A lot of the answers to your problems are right in front of you if you reach out. I know that I'm going to humble myself and get some help on a resume so I can get out of rotating shifts. Point blank I know that my job is killing me and even if that means doing something for a lot less pay then so be it.

It ain't hard to eat right either. I know I want that burger but I am about to go get some fruit and when I get hungry again eat some beans. Pack my lunch before work instead of hitting KFC on the way. Seemed hard before seems simple now. Going back to the gym to lose that weight most definatlely. Next, I'm surrounding myself with people who are doing right.
Kif, dude, what you said below really really hits home with me.

I think what's hard about such changes is that for most of our lives, we ate and drank and did things and took certain jobs without absolutely any thought how it affected our bodies and lives and health and well being.
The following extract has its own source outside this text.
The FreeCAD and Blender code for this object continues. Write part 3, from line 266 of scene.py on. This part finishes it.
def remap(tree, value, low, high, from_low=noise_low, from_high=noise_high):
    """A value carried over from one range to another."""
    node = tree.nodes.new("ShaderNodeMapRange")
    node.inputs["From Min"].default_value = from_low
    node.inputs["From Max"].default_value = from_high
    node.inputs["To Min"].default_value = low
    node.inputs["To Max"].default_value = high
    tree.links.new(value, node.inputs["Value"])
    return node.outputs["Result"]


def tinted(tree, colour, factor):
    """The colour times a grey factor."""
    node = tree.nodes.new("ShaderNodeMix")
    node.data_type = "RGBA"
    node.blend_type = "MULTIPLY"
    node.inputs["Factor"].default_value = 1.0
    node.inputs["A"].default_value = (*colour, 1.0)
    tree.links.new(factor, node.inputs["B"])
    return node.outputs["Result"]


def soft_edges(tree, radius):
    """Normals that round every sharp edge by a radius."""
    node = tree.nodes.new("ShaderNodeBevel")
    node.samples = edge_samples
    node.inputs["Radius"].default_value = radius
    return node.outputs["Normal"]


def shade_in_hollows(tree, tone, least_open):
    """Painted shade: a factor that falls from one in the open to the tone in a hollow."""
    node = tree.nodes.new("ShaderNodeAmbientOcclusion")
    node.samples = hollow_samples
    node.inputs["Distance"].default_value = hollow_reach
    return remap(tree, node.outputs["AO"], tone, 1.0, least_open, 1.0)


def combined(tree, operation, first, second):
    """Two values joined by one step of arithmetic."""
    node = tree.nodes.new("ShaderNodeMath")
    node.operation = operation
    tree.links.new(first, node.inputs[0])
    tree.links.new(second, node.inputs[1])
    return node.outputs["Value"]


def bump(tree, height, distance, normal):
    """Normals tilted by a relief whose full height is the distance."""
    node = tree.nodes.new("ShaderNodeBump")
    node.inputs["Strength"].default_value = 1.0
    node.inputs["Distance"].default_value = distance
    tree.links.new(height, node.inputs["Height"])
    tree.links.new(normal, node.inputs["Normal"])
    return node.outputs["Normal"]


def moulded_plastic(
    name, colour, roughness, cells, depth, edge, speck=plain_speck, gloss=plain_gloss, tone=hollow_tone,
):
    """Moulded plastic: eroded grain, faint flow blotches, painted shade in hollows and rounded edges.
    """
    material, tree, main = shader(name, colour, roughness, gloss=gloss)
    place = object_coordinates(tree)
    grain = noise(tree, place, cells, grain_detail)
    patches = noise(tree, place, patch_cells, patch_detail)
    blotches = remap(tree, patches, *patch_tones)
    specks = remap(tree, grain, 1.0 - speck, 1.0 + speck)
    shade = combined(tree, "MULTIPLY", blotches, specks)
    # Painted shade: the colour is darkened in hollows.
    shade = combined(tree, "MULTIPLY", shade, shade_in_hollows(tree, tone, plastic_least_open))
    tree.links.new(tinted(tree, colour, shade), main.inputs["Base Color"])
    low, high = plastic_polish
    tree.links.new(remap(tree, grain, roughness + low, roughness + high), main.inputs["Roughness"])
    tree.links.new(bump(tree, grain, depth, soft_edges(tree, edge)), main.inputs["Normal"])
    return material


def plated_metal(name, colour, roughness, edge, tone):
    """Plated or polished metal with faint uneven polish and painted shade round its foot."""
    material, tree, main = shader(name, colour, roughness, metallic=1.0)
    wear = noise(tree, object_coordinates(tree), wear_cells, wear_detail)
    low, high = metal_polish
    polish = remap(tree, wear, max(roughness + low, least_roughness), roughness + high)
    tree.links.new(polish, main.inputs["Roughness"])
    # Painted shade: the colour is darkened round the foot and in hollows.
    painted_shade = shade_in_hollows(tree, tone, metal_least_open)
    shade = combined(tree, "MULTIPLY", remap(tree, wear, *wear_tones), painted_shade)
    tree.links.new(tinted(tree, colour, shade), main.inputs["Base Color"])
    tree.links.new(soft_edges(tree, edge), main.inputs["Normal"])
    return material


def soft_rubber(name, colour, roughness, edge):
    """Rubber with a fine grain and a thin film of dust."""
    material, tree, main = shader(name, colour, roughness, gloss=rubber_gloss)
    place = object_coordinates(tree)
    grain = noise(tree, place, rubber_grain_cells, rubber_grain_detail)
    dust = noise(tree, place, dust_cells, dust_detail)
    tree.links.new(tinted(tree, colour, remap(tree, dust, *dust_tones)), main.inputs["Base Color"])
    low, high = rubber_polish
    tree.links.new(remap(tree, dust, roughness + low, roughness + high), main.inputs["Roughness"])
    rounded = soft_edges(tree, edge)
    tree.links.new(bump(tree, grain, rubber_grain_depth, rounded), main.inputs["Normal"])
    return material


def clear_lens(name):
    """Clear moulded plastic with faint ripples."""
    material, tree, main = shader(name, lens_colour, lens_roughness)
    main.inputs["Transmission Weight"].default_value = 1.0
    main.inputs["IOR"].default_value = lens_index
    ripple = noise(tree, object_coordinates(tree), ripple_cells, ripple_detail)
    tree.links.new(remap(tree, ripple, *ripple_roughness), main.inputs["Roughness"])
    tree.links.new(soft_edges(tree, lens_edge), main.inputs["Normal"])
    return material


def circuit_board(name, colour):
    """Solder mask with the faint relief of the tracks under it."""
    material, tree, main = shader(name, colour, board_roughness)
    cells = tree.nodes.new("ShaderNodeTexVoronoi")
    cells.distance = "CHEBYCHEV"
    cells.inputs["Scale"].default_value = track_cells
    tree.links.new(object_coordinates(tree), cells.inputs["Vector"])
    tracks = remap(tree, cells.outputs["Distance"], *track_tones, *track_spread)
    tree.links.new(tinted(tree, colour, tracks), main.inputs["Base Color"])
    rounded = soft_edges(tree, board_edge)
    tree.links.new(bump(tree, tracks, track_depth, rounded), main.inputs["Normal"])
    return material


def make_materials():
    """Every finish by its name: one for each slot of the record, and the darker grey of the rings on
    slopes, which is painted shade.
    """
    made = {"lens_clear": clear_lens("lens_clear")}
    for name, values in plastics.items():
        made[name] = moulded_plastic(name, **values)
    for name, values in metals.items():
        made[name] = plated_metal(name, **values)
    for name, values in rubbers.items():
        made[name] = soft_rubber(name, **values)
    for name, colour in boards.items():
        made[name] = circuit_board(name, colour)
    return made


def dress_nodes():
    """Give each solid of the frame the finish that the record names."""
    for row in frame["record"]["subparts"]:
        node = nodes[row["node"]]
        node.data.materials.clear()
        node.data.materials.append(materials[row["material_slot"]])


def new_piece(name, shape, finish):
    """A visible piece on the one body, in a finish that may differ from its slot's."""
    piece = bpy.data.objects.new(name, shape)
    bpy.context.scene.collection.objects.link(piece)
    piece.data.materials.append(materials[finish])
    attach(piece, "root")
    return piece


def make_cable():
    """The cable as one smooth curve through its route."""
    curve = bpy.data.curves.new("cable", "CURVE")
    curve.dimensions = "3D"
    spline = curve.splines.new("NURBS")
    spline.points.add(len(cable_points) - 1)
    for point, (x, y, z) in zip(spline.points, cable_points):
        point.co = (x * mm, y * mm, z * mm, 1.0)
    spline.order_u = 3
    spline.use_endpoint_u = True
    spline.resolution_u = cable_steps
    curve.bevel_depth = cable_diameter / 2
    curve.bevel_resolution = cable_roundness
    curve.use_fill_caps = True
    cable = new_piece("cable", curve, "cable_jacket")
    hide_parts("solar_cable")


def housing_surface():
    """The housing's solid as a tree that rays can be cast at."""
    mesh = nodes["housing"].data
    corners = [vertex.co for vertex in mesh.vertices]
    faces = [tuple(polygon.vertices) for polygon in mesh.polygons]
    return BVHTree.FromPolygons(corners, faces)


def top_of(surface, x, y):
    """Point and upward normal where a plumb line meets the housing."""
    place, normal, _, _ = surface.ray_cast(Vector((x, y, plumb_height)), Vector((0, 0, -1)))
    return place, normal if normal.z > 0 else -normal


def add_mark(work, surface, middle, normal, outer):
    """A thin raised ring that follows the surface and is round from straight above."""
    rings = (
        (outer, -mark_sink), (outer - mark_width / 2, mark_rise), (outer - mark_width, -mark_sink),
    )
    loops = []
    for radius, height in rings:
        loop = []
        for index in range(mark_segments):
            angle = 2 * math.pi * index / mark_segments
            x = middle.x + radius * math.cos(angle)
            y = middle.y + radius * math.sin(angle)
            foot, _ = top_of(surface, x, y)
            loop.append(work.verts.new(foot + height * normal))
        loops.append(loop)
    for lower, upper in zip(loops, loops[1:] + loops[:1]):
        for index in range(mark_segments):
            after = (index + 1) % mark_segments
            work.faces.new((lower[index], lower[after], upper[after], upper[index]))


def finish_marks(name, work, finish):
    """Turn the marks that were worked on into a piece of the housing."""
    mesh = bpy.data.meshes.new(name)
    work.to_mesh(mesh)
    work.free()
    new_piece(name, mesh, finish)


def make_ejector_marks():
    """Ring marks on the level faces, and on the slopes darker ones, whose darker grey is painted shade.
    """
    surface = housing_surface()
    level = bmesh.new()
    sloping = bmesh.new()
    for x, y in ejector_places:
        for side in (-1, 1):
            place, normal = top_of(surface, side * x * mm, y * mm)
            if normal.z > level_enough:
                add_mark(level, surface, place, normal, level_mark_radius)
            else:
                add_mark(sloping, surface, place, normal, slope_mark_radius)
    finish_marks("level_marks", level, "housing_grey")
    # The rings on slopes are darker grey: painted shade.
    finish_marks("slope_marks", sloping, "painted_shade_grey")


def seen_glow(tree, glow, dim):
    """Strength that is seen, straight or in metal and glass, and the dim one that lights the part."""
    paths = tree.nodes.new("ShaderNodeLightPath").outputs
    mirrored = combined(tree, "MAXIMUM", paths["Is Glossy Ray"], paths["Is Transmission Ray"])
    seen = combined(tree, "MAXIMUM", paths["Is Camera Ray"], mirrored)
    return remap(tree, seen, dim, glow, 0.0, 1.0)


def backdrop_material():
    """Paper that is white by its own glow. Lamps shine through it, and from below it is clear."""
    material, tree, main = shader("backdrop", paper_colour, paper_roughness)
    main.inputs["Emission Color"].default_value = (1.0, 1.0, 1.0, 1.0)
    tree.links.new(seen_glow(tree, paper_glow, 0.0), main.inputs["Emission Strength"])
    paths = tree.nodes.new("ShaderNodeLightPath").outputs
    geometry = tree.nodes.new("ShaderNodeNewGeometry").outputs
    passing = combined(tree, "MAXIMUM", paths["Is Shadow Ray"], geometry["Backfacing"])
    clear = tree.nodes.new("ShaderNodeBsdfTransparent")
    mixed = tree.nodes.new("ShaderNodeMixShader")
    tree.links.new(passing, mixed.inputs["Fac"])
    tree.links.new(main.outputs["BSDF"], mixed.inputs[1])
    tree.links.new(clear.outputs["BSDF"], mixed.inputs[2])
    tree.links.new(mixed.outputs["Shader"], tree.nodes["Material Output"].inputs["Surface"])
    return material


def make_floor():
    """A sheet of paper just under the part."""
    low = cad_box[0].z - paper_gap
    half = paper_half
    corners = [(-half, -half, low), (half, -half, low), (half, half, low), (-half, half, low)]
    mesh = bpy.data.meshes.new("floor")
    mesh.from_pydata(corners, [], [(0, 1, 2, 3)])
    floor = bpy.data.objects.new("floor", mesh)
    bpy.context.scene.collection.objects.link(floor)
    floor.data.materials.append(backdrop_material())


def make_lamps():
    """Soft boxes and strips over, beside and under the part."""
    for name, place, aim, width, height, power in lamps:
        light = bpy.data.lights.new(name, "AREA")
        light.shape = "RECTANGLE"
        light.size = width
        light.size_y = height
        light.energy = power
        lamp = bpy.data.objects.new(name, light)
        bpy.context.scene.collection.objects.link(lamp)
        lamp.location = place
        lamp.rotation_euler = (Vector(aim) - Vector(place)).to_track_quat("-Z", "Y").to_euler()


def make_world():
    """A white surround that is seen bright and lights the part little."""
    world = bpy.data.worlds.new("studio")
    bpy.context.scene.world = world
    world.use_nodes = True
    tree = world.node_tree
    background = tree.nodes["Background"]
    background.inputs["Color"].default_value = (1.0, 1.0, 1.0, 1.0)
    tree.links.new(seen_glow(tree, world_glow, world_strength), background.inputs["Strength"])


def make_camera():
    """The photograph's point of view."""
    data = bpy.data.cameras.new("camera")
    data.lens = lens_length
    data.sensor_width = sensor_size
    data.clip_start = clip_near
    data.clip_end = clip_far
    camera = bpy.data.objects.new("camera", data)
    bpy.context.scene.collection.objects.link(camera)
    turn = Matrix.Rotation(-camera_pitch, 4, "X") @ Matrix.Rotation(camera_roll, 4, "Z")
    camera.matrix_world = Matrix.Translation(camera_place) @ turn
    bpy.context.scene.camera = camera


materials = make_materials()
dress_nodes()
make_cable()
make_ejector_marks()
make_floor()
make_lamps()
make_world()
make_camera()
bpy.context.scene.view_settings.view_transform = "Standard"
For me, it was a big slap in the face and sledghammer kick in my head at 400 miles an hour to be forced now to THINK before I eat. To PLAN what I am taking and eating for lunch and dinner and all that. My first thing that forced was stomach problems, when I found out a couple years ago I cannot drink regular milk or cream or eat regular ice cream.
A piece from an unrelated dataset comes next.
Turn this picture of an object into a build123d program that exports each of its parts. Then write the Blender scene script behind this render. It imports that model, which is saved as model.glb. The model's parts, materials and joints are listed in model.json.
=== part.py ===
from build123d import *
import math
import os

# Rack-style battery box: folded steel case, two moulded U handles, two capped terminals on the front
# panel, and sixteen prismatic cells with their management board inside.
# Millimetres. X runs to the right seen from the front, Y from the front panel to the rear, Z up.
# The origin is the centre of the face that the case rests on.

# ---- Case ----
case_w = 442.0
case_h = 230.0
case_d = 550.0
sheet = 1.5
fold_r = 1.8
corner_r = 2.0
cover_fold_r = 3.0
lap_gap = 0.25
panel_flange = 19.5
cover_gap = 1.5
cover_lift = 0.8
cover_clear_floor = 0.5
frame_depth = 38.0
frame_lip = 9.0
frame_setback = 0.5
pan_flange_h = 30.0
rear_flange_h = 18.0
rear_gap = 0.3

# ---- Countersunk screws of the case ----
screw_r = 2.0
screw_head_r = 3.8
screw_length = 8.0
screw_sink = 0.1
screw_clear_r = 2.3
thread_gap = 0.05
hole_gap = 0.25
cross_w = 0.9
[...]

I am finally forcing myself (yes, unfortunately it still feels forced but now I'm actually happy to do it and am proud of myself making the effort) to THINK BEFORE EATING. I still have a day or two that I have junk food, but I totally have to think it through first.

My next step too is going to exercise. I didnt need to exercise when I was going dancing and going to loud rock shows 4 and 5 nights a week year round, and going roller skating all damn summer long and going ice skating with my coworkers every Friday night. But life changes and we work 7 days a week and some long hours and organization and planning is now required to be healthy and to treat yourself right.

Now I finally think (most of the time) that I am worth the effort. I have accepted the fact that it is not easy.
But do we have a choice? No, if we want to live long we have to do it. If we want to feel good we have to do it Kifaru.

kifaru said:
What can I say. I'm 38 and got a tricky ticker from rotating shifts and holding in stress for 2.5 decades about mad issues. Don't know if you guys say my posts about depression but one thing I can tell you is we need to let stuff go. I talked to a guy at a facility and I talked to the friends of my that I knew wouldn't judge me and just revealing what I was feeling released a bunch of stuff for me. Talking with the woman i was having an issue with was a big help and having her show me kindness.

A lot of the answers to your problems are right in front of you if you reach out. I know that I'm going to humble myself and get some help on a resume so I can get out of rotating shifts. Point blank I know that my job is killing me and even if that means doing something for a lot less pay then so be it.

It ain't hard to eat right either. I know I want that burger but I am about to go get some fruit and when I get hungry again eat some beans. Pack my lunch before work instead of hitting KFC on the way. Seemed hard before seems simple now. Going back to the gym to lose that weight most definatlely. Next, I'm surrounding myself with people who are doing right.